Data block:

►

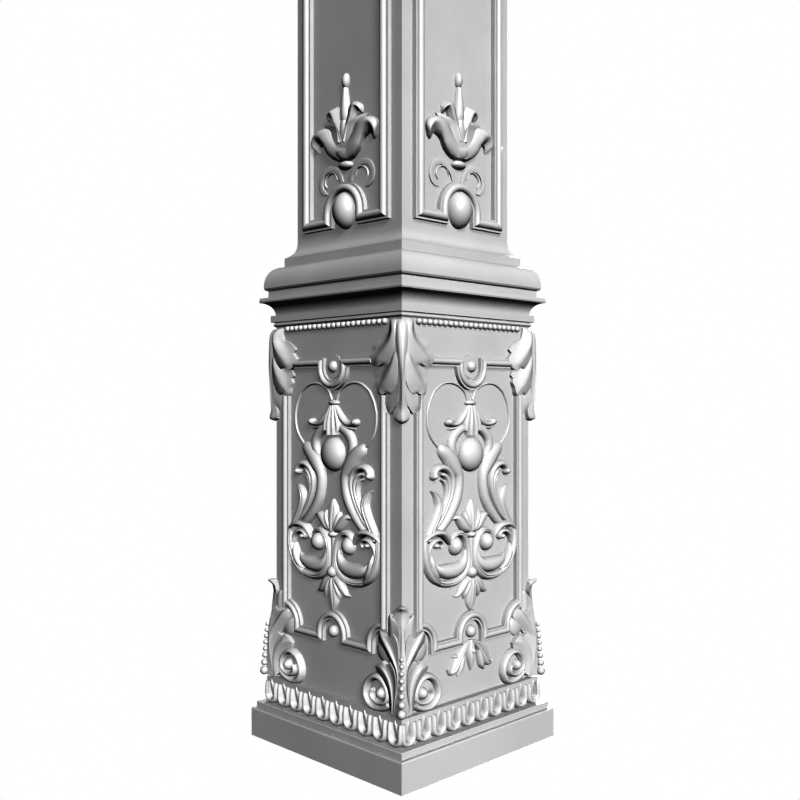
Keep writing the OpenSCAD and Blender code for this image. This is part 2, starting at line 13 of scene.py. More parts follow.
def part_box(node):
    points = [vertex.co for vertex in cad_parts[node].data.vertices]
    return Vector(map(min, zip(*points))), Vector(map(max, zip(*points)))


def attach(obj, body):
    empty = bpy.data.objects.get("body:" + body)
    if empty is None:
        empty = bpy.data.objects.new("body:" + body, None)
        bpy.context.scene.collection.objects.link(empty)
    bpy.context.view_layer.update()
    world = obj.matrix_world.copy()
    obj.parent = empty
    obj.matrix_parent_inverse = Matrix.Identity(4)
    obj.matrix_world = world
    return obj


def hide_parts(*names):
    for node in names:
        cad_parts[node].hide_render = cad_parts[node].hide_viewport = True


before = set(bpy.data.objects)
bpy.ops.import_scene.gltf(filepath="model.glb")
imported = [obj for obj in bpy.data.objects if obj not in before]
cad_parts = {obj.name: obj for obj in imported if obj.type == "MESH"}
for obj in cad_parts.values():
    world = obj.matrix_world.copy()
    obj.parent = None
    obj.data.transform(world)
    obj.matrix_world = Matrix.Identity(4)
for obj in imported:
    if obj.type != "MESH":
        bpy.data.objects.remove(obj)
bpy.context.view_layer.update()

# %% [markdown]
# ## Where things are
# A carving is drawn on one wall. A place on that wall is three numbers in millimetres: `u` across from the
# middle, `z` up from the floor and `h` out of the wall. The pedestal's walls and the shaft's walls stand at
# their own distance from the middle of the post, which the solids' boxes give. The shaft's own box is wider
# than its walls, because of the cove at its foot, so the wall is read from the back of the frame that lies
# on it.

# %% Walls
MM = 0.001
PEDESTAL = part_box("pedestal")[1][0] / MM
SHAFT = -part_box("shaft_frame_front")[1][1] / MM    # the frame's back lies on the shaft's wall
SUNK = 0.4                                         # how far a carving's back goes into the wall
FACES = {"front": 0, "right": 1, "back": 2, "left": 3}
print("pedestal wall at", round(PEDESTAL, 2), "mm, shaft wall at", round(SHAFT, 2), "mm")


def stand(points, wall, quarter=0):
    """Wall places (u, z, h) as places of the post in metres: the front wall's point is (u, -wall - h, z),
    then quarter turns about the post's axis put it on the next walls."""
    p = np.asarray(points, float).reshape(-1, 3)
    x, y, z = p[:, 0], -wall - p[:, 2], p[:, 1]
    for _ in range(quarter):
        x, y = -y, x
    return np.stack([x, y, z], 1) * MM


# %% [markdown]
# ## Surfaces as grids
# Every carved rib is a profile carried along a curved line on the wall. The line is a smooth curve through
# a few points, each with a width and a height. The profile is a round back with grooves cut along it. Both
# are worked out as whole arrays, so that a rib of a thousand faces costs one line of arithmetic.

# %% Smooth line and grid helpers
def cubic(a, b, c, d, t):
    """Catmull-Rom cubic from b to c, whose slope at a row is half the step between its neighbours:
    0.5 (2b + (c-a)t + (2a-5b+4c-d)t^2 + (3b-a-3c+d)t^3) for t from 0 to 1."""
    return 0.5 * (2 * b + (c - a) * t + (2 * a - 5 * b + 4 * c - d) * t**2 + (3 * b - a - 3 * c + d) * t**3)


def smooth(rows, count):
    """Catmull-Rom curve through the rows, at even steps of length. Further columns such as width and height
    run along with it."""
    p = np.asarray(rows, float)
    ends = np.vstack([2 * p[0] - p[1], p, 2 * p[-1] - p[-2]])
    fine = np.linspace(0, len(p) - 1, 16 * len(p))
    k = np.minimum(fine.astype(int), len(p) - 2)
    t = (fine - k)[:, None]
    a, b, c, d = ends[k], ends[k + 1], ends[k + 2], ends[k + 3]
    curve = cubic(a, b, c, d, t)
    length = np.r_[0, np.cumsum(np.linalg.norm(np.diff(curve[:, :2], axis=0), axis=1))]
    even = np.linspace(0, length[-1], count)
    return np.stack([np.interp(even, length, curve[:, i]) for i in range(p.shape[1])], 1)


def grid_faces(rows, columns, wrap=True):
    """Quads between neighbouring rows and columns of a grid of points; wrap joins the last column to the
    first."""
    i, j = np.meshgrid(np.arange(rows - 1), np.arange(columns if wrap else columns - 1), indexing="ij")
    a, b = i * columns + j, i * columns + (j + 1) % columns
    return np.stack([a, b, b + columns, a + columns], -1).reshape(-1, 4)


def closed_tube(rings):
    """A tube through rings of points, its ends closed by fans to the middle of the first and last ring."""
    n, m = rings.shape[:2]
    points = np.vstack([rings.reshape(-1, 3), rings[0].mean(0), rings[-1].mean(0)])
    j = np.arange(m)
    k = (j + 1) % m
    first = np.stack([k, j, np.full(m, n * m)], 1)
    last = np.stack([(n - 1) * m + j, (n - 1) * m + k, np.full(m, n * m + 1)], 1)
    return points, [grid_faces(n, m), first, last]


print("a curve of 3 points at 5 steps:", smooth([[0, 0], [10, 5], [20, 0]], 5).round(1).tolist())


# %% [markdown]
# ## The carver's rib
# A rib's cross-section starts at one edge, rises over its back and comes down at the other edge, then runs
# flat inside the wall. `grooves` cuts that many V-shaped veins along it, `edge` leaves a square side
# standing at the edges, and `lean` moves the crest to one side.

# %% Rib
ACROSS = 17            # points over a plain rib's back
PER_VEIN = 6           # further points for each vein
STEP = 1.1             # length of rib to a ring of points, in millimetres
LEAST_WIDTH = 0.15     # a rib's pointed end is still this wide
LEAST_HEIGHT = 0.1
TUCK = 0.97            # the sunk back's width as a share of the rib's


def rib(rows, steps=None, grooves=0, depth=0.22, edge=0.0, lean=0.0, power=2.2):
    """A rib through rows of (u, z, width, height). Across it, v runs from -1 to 1 and the height is
    (1 - |v|^power)^0.6, mixed with a square side of share edge, less a cut of share depth in each vein, where
    |sin| of the vein's phase is near zero. Returns (points, faces) on the wall."""
    length = np.linalg.norm(np.diff(np.asarray(rows, float)[:, :2], axis=0), axis=1).sum()
    line = smooth(rows, steps or int(max(10, min(90, length / STEP))))
    u, z, width, height = line.T
    width, height = np.maximum(width, LEAST_WIDTH), np.maximum(height, LEAST_HEIGHT)
    slope = np.gradient(line[:, :2], axis=0)
    slope /= np.maximum(np.linalg.norm(slope, axis=1), 1e-6)[:, None]
    across = np.stack([slope[:, 1], -slope[:, 0]], 1)
    turn = np.linspace(-np.pi / 2, np.pi / 2, ACROSS + PER_VEIN * grooves)
    v = np.sin(turn)
    crest = np.clip(v - lean * (1 - v**2), -1, 1)
    back = edge + (1 - edge) * (1 - np.abs(crest) ** power) ** 0.6
    if grooves:
        vein = np.abs(np.sin((v + 1) / 2 * np.pi * (grooves + 1)))
        back = back * (1 - depth * (1 - vein) ** 2.5)
    v = np.r_[-1, v, 1]
    back = np.r_[0, back, 0]
    n, m = len(u), len(v)
    rings = np.empty((n, m + 2, 3))
    rings[:, :m, 0] = u[:, None] + across[:, :1] * v * width[:, None] / 2
    rings[:, :m, 1] = z[:, None] + across[:, 1:] * v * width[:, None] / 2
    rings[:, :m, 2] = height[:, None] * back
    for k, side in ((m, TUCK), (m + 1, -TUCK)):
        rings[:, k, 0] = u + across[:, 0] * side * width / 2
        rings[:, k, 1] = z + across[:, 1] * side * width / 2
        rings[:, k, 2] = -SUNK
    return closed_tube(rings)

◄

Task goal: Set down the material above again, word for word.

Task answer:
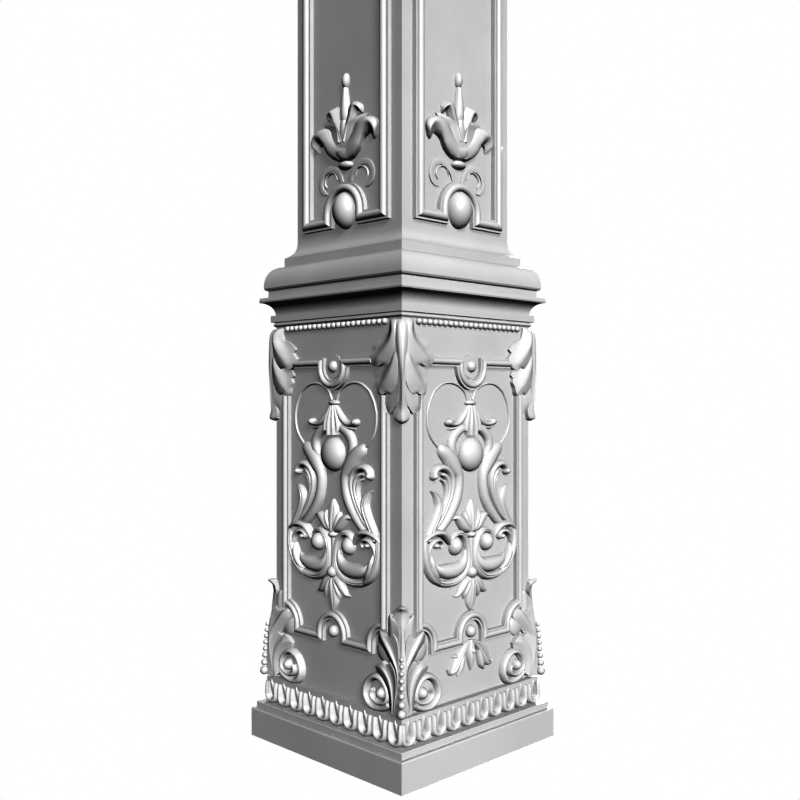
Keep writing the OpenSCAD and Blender code for this image. This is part 2, starting at line 13 of scene.py. More parts follow.
def part_box(node):
    points = [vertex.co for vertex in cad_parts[node].data.vertices]
    return Vector(map(min, zip(*points))), Vector(map(max, zip(*points)))


def attach(obj, body):
    empty = bpy.data.objects.get("body:" + body)
    if empty is None:
        empty = bpy.data.objects.new("body:" + body, None)
        bpy.context.scene.collection.objects.link(empty)
    bpy.context.view_layer.update()
    world = obj.matrix_world.copy()
    obj.parent = empty
    obj.matrix_parent_inverse = Matrix.Identity(4)
    obj.matrix_world = world
    return obj


def hide_parts(*names):
    for node in names:
        cad_parts[node].hide_render = cad_parts[node].hide_viewport = True


before = set(bpy.data.objects)
bpy.ops.import_scene.gltf(filepath="model.glb")
imported = [obj for obj in bpy.data.objects if obj not in before]
cad_parts = {obj.name: obj for obj in imported if obj.type == "MESH"}
for obj in cad_parts.values():
    world = obj.matrix_world.copy()
    obj.parent = None
    obj.data.transform(world)
    obj.matrix_world = Matrix.Identity(4)
for obj in imported:
    if obj.type != "MESH":
        bpy.data.objects.remove(obj)
bpy.context.view_layer.update()

# %% [markdown]
# ## Where things are
# A carving is drawn on one wall. A place on that wall is three numbers in millimetres: `u` across from the
# middle, `z` up from the floor and `h` out of the wall. The pedestal's walls and the shaft's walls stand at
# their own distance from the middle of the post, which the solids' boxes give. The shaft's own box is wider
# than its walls, because of the cove at its foot, so the wall is read from the back of the frame that lies
# on it.

# %% Walls
MM = 0.001
PEDESTAL = part_box("pedestal")[1][0] / MM
SHAFT = -part_box("shaft_frame_front")[1][1] / MM    # the frame's back lies on the shaft's wall
SUNK = 0.4                                         # how far a carving's back goes into the wall
FACES = {"front": 0, "right": 1, "back": 2, "left": 3}
print("pedestal wall at", round(PEDESTAL, 2), "mm, shaft wall at", round(SHAFT, 2), "mm")


def stand(points, wall, quarter=0):
    """Wall places (u, z, h) as places of the post in metres: the front wall's point is (u, -wall - h, z),
    then quarter turns about the post's axis put it on the next walls."""
    p = np.asarray(points, float).reshape(-1, 3)
    x, y, z = p[:, 0], -wall - p[:, 2], p[:, 1]
    for _ in range(quarter):
        x, y = -y, x
    return np.stack([x, y, z], 1) * MM


# %% [markdown]
# ## Surfaces as grids
# Every carved rib is a profile carried along a curved line on the wall. The line is a smooth curve through
# a few points, each with a width and a height. The profile is a round back with grooves cut along it. Both
# are worked out as whole arrays, so that a rib of a thousand faces costs one line of arithmetic.

# %% Smooth line and grid helpers
def cubic(a, b, c, d, t):
    """Catmull-Rom cubic from b to c, whose slope at a row is half the step between its neighbours:
    0.5 (2b + (c-a)t + (2a-5b+4c-d)t^2 + (3b-a-3c+d)t^3) for t from 0 to 1."""
    return 0.5 * (2 * b + (c - a) * t + (2 * a - 5 * b + 4 * c - d) * t**2 + (3 * b - a - 3 * c + d) * t**3)


def smooth(rows, count):
    """Catmull-Rom curve through the rows, at even steps of length. Further columns such as width and height
    run along with it."""
    p = np.asarray(rows, float)
    ends = np.vstack([2 * p[0] - p[1], p, 2 * p[-1] - p[-2]])
    fine = np.linspace(0, len(p) - 1, 16 * len(p))
    k = np.minimum(fine.astype(int), len(p) - 2)
    t = (fine - k)[:, None]
    a, b, c, d = ends[k], ends[k + 1], ends[k + 2], ends[k + 3]
    curve = cubic(a, b, c, d, t)
    length = np.r_[0, np.cumsum(np.linalg.norm(np.diff(curve[:, :2], axis=0), axis=1))]
    even = np.linspace(0, length[-1], count)
    return np.stack([np.interp(even, length, curve[:, i]) for i in range(p.shape[1])], 1)


def grid_faces(rows, columns, wrap=True):
    """Quads between neighbouring rows and columns of a grid of points; wrap joins the last column to the
    first."""
    i, j = np.meshgrid(np.arange(rows - 1), np.arange(columns if wrap else columns - 1), indexing="ij")
    a, b = i * columns + j, i * columns + (j + 1) % columns
    return np.stack([a, b, b + columns, a + columns], -1).reshape(-1, 4)


def closed_tube(rings):
    """A tube through rings of points, its ends closed by fans to the middle of the first and last ring."""
    n, m = rings.shape[:2]
    points = np.vstack([rings.reshape(-1, 3), rings[0].mean(0), rings[-1].mean(0)])
    j = np.arange(m)
    k = (j + 1) % m
    first = np.stack([k, j, np.full(m, n * m)], 1)
    last = np.stack([(n - 1) * m + j, (n - 1) * m + k, np.full(m, n * m + 1)], 1)
    return points, [grid_faces(n, m), first, last]


print("a curve of 3 points at 5 steps:", smooth([[0, 0], [10, 5], [20, 0]], 5).round(1).tolist())


# %% [markdown]
# ## The carver's rib
# A rib's cross-section starts at one edge, rises over its back and comes down at the other edge, then runs
# flat inside the wall. `grooves` cuts that many V-shaped veins along it, `edge` leaves a square side
# standing at the edges, and `lean` moves the crest to one side.

# %% Rib
ACROSS = 17            # points over a plain rib's back
PER_VEIN = 6           # further points for each vein
STEP = 1.1             # length of rib to a ring of points, in millimetres
LEAST_WIDTH = 0.15     # a rib's pointed end is still this wide
LEAST_HEIGHT = 0.1
TUCK = 0.97            # the sunk back's width as a share of the rib's


def rib(rows, steps=None, grooves=0, depth=0.22, edge=0.0, lean=0.0, power=2.2):
    """A rib through rows of (u, z, width, height). Across it, v runs from -1 to 1 and the height is
    (1 - |v|^power)^0.6, mixed with a square side of share edge, less a cut of share depth in each vein, where
    |sin| of the vein's phase is near zero. Returns (points, faces) on the wall."""
    length = np.linalg.norm(np.diff(np.asarray(rows, float)[:, :2], axis=0), axis=1).sum()
    line = smooth(rows, steps or int(max(10, min(90, length / STEP))))
    u, z, width, height = line.T
    width, height = np.maximum(width, LEAST_WIDTH), np.maximum(height, LEAST_HEIGHT)
    slope = np.gradient(line[:, :2], axis=0)
    slope /= np.maximum(np.linalg.norm(slope, axis=1), 1e-6)[:, None]
    across = np.stack([slope[:, 1], -slope[:, 0]], 1)
    turn = np.linspace(-np.pi / 2, np.pi / 2, ACROSS + PER_VEIN * grooves)
    v = np.sin(turn)
    crest = np.clip(v - lean * (1 - v**2), -1, 1)
    back = edge + (1 - edge) * (1 - np.abs(crest) ** power) ** 0.6
    if grooves:
        vein = np.abs(np.sin((v + 1) / 2 * np.pi * (grooves + 1)))
        back = back * (1 - depth * (1 - vein) ** 2.5)
    v = np.r_[-1, v, 1]
    back = np.r_[0, back, 0]
    n, m = len(u), len(v)
    rings = np.empty((n, m + 2, 3))
    rings[:, :m, 0] = u[:, None] + across[:, :1] * v * width[:, None] / 2
    rings[:, :m, 1] = z[:, None] + across[:, 1:] * v * width[:, None] / 2
    rings[:, :m, 2] = height[:, None] * back
    for k, side in ((m, TUCK), (m + 1, -TUCK)):
        rings[:, k, 0] = u + across[:, 0] * side * width / 2
        rings[:, k, 1] = z + across[:, 1] * side * width / 2
        rings[:, k, 2] = -SUNK
    return closed_tube(rings)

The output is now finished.